You spruce vases of error and dare Loves Me Not.
You accept a job in a pharmacy, but the mortar
and pestle carry tales and the ampules snap
their purses shut, convinced of thieving
intentions, though when they wish to sleep
side by side, you bed them in cotton and close
the box tight for the darkness they deserve.
You sign up for harp lessons. You coif your hair
to match. When your fingers renounce the lesser notes
they rise to meet your breath, but you refuse the song
and the ghost of song for the sake of strange treason,
the past, or merely pity. Come again, you’re whispering
like a woman seeing off the minister and thinking, please,
not soon. As if you could ballast this body
so long it pitched into an open door, and the key
warming your hand to lock it in case
pursuit closed in and you needed to run hard.
Feminism
When it rained all spring, we stayed away
From the usual parties, even the weddings
And midnight showings of our favorite mysteries.
Maybe we already knew the solutions,
But we had held hands in the shadows anyway,
Chaste as fatherless young. By now I understood
Everything about the view from the window:
A bench rotting to lichen, the drops that swelled
Like blisters from the gutters, and the gush
That might mean sailing into another world,
As if I took up oars and shoved through
The swirling waters where the weight of song
Embellished a kind of throne. Languid, I said
And meant it. I wondered if my sisters
Missed my practice and collections, the clarity
I handed around like a candy dish, caramel
Tugging the molars and the teary spike
We blamed on sweetness and reluctant saving.
The measly yellow flowers of sedum and ground-
Blooming roses burst like apricots where I
Could not step. Belief tasted my mouth
And found it bitter. Where are they dancing tonight?
I asked my little dog and the silence he could not
Break seemed to me to prove my broken point.

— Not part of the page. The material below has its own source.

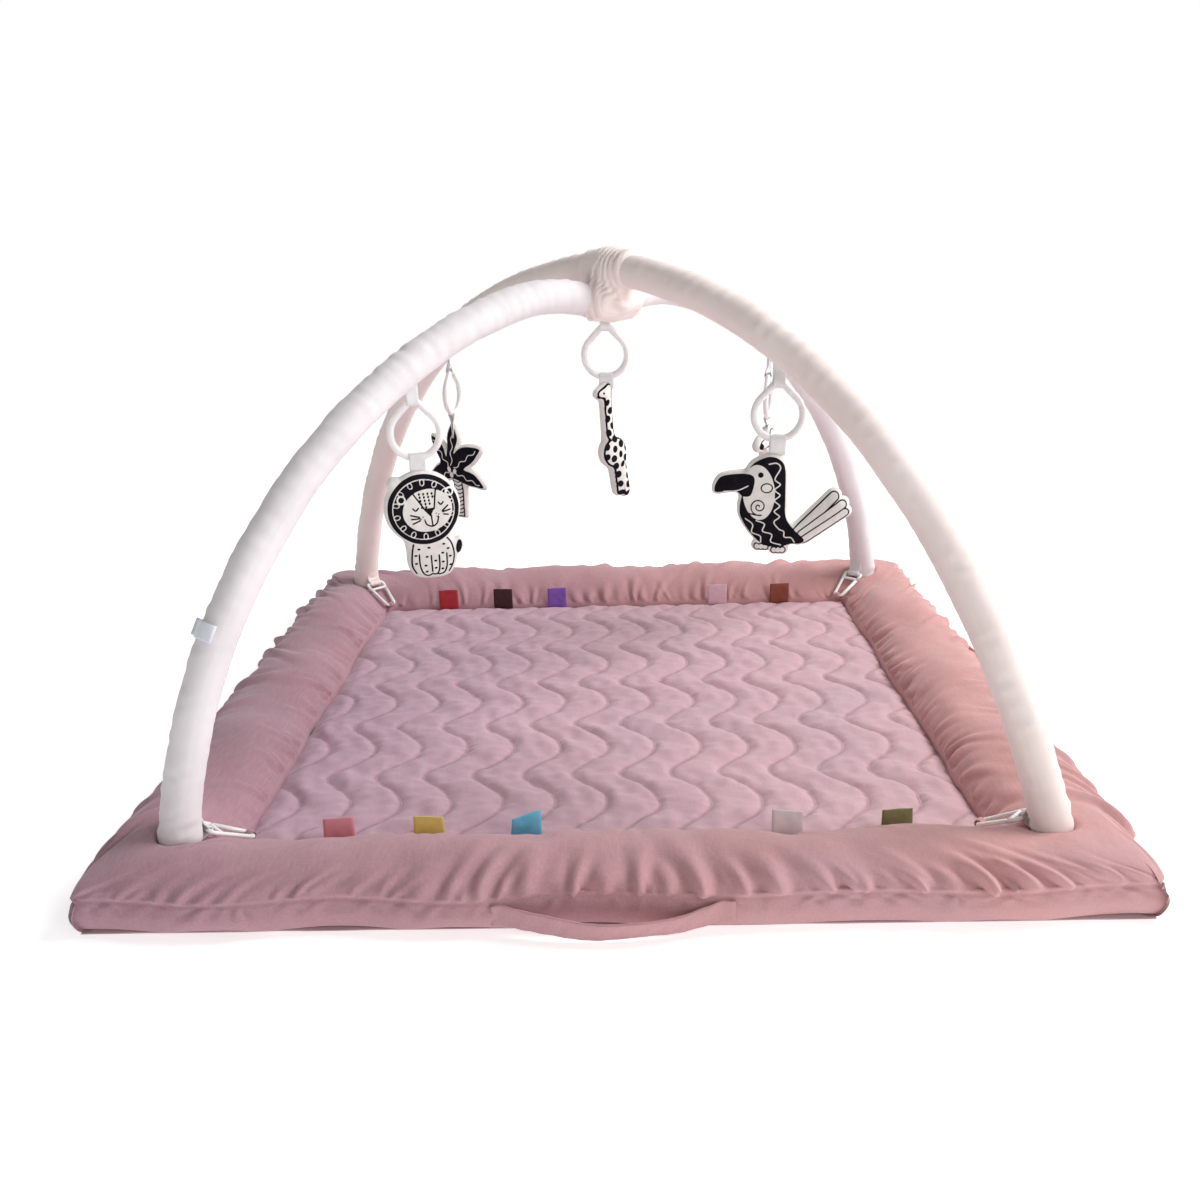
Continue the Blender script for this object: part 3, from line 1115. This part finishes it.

When the others spoke of him their breath
Smelled of salt, or spite. Every day, still
Lightning split the limbs from the trunks,
And the bees slept off their poisons, but I
Understood more than the mere clay.
I stroked my dog’s head until my hands
Smelled of his tangible sins. I had lavished
An ache on the female world, my contentious
Moment pitted against superior beauties,
And its failure washed through the moving clouds
Like runners who come in last and are simply
Relieved to slow down. This way weeks
Of weather stand for everything we can’t control,
And no triumph shakes the gray from the sky
Without the price of passion, or paralysis,
That we must not win. The last night I released
The dog to race the yard, dry then, forceful
With orderly thorns, and my closest, oldest
Friend remarked—a pronouncement for all—
He’s like a show dog. When our chorus of womanly
Murmurs rose to agree, I should’ve known:
I should’ve known. They waited a long time to leave
That night, as if they honestly couldn’t move.
And who can bear that? Who can face it again,
Knowing what’s lost, and that the rains will flush
The old joys away, or we can claim as much,
If in the ulterior we are made to meet again?